Im sure youll be surprised to find out she firmly established that she is an HIV Denier/Conspiracy theorist like Horowitz. Contaminated vaccines-->HIV.
Im sure you will also be surprised to hear she plugged Mothering magazine.
Im sure you will also be surprised to hear that she insisted that chelation was a natural, non-invasive way to cure autism.
Im sure you will also be surprised to hear she is a Creationist (and managed to bring that up in her presentation).
What I did find odd was that every few seconds, Renee would reference God, angels, or Yeshua. Yes, Yeshua. CJ and I were baffled, and wondered if this indicated Renee was a Jehovah's Witness, who have their own issues with medicine. So while I wanted to call her a stupid bitch in the Q&A, I asked her in my adorable voice:
Me: Im sorry, this might be too personal...She wouldnt answer me.
Renee: No, go ahead!
Me: Well, I noticed that you kept mentioning your faith and God and... 'Yeshua'? I was just wondering what religion you were?
Renee: I dont like 'religion'. 'Religion' to me is man interfering with Gods word. But I believe in our Lord and Savior and blah blah blah blah Biblo-crap blah blah salvation blah blah.

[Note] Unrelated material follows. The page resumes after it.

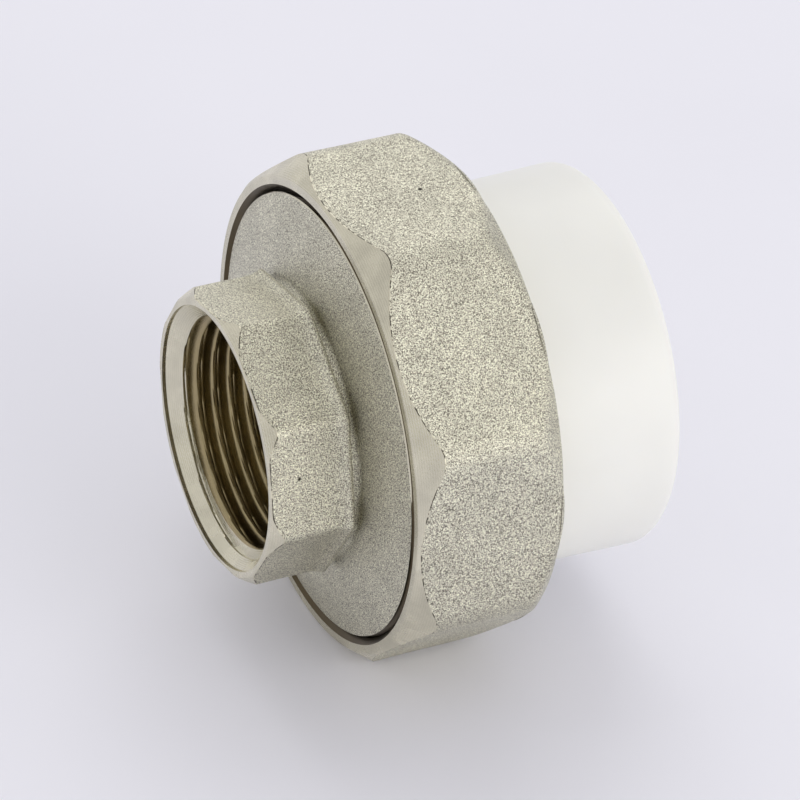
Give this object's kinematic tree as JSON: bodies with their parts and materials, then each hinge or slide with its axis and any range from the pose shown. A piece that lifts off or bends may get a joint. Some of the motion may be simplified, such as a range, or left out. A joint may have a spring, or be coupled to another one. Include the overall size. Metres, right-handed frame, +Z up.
{
  "type": "pipe union",
  "caption": "Pipe union joining a plastic pipe to threaded metal pipe: fusion socket, loose octagon union nut, gasket and threaded tailpiece.",
  "frame": {"origin": "centre of the tailpiece's front face, on the axis of its pipe thread", "axes": "+X along the union's axis from the threaded mouth to the plastic socket's mouth, +Z up, one flat of the nut facing -Z"},
  "size_m": [0.0435, 0.051, 0.051],
  "materials": {
    "nickel_plated_brass": "blasted forging, nickel plated, turned faces",
    "white_polypropylene": "moulded, semi-matt",
    "black_epdm": "moulded"
  },
  "bodies": {
    "socket_half": {"pipe_socket": "white_polypropylene", "sealing_gasket": "black_epdm"},
    "nut": {"union_nut": "nickel_plated_brass"},
    "tailpiece": {"threaded_tailpiece": "nickel_plated_brass"}
  },
  "joints": [
    {"name": "nut_turn", "type": "hinge", "parent": "socket_half", "child": "nut", "pos_m": [0.0195, 0, 0], "axis": [1, 0, 0], "range_deg": [0, 1440]},
    {"name": "tailpiece_draw", "type": "slide", "parent": "socket_half", "child": "tailpiece", "axis": [-1, 0, 0], "range_m": [0, 0.00924]}
  ],
  "couplings": [
    {"joint": "tailpiece_draw", "follows": "nut_turn", "m_per_rad": 0.00036749}
  ]
}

Afterwards, I was drained. I was angry. Iron-willed ERV, who couldnt be shaken by Behes purple faced tantrums or Dembskis underwear staining flatulence, was literally shaking from this anti-vaxer. I couldnt stay for her boyfriends presentation (she kept calling him 'honey').
CJ dared me to get a pic with her. I thought I was hiding the fact I wanted to punch her really well. Photograph says otherwise (hey did I ever mention I was 7 feet tall?).
This pic sums up the afternoon perfectly.
But it was great having CJ there-- he gets the award for 'Best Comment EVAH!':
Renee: Grapefruit Seed Extract is so great blah blah blah you can buy it next door I never go anywhere without it blah blah blah. GSE is like Gods penicillin.hehehehehehehehe
CJ: *whisper* Um, I thought penicillin was Gods penicillin.